The vote to hike interest rates was unanimous, said the central bank, and will become effective tomorrow, December 15. It was widely anticipated that the Fed would announce a rate hike today, and with a low unemployment rate and growth in workers’ wages, more increases are expected in 2017.

"In view of realized and expected labor market conditions and inflation, the committee decided to raise the target range," the Fed's policy-setting committee said in its statement. "Job gains have been solid in recent months and the unemployment rate has declined.” The committee also noted that market-based inflation compensation measures have increased “considerably,” but are still below the Committee’s 2% long-term target.

Looking at unemployment, Federal Reserve officials now see the unemployment rate ending the year at 4.7%. It should drop to 4.5% by the end of 2017, where it will remain through the end of 2018 and 2019. Officials expect the long-term unemployment rate settling at 4.8%, unchanged from September.
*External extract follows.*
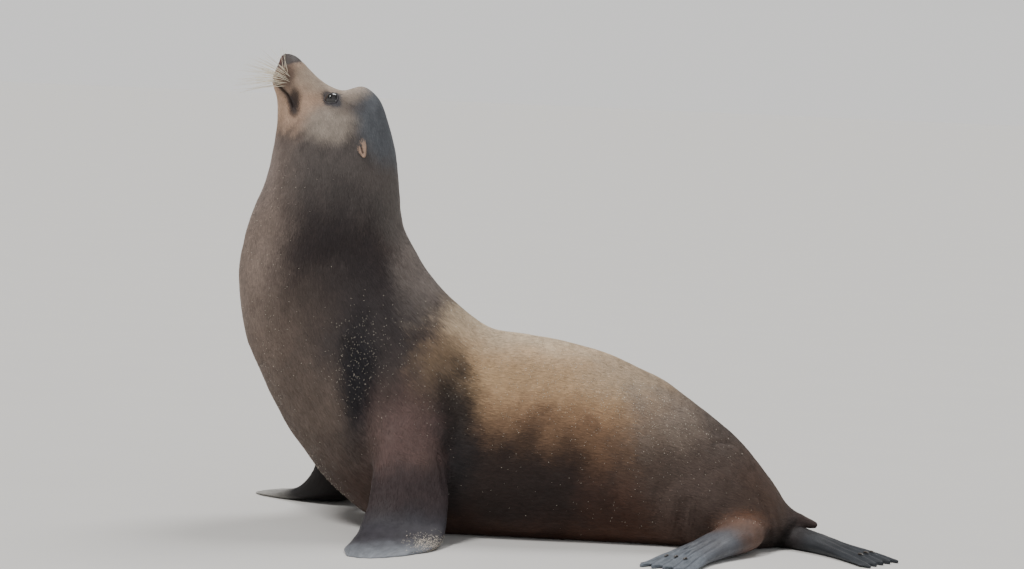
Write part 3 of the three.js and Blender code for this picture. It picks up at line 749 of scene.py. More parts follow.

It will be interesting to see how President-Elect Donald Trump reacts to this unsurprising news, having accused Chairwoman Janet Yellen earlier in 2016 of keeping rates low in order to help the outgoing Obama administration. He also suggested low rates were creating a “false economy.”

This is the first interest rate hike of the year, following a raise at the end of 2015, and only the second since the 2008-2009 financial crisis, when the Fed cut rates to almost zero, deploying other tools like huge bond purchases to help stabilize the economy. International turmoil—think Brexit and China’s economic slowdown—complicated plans to raise rates more times throughout 2016.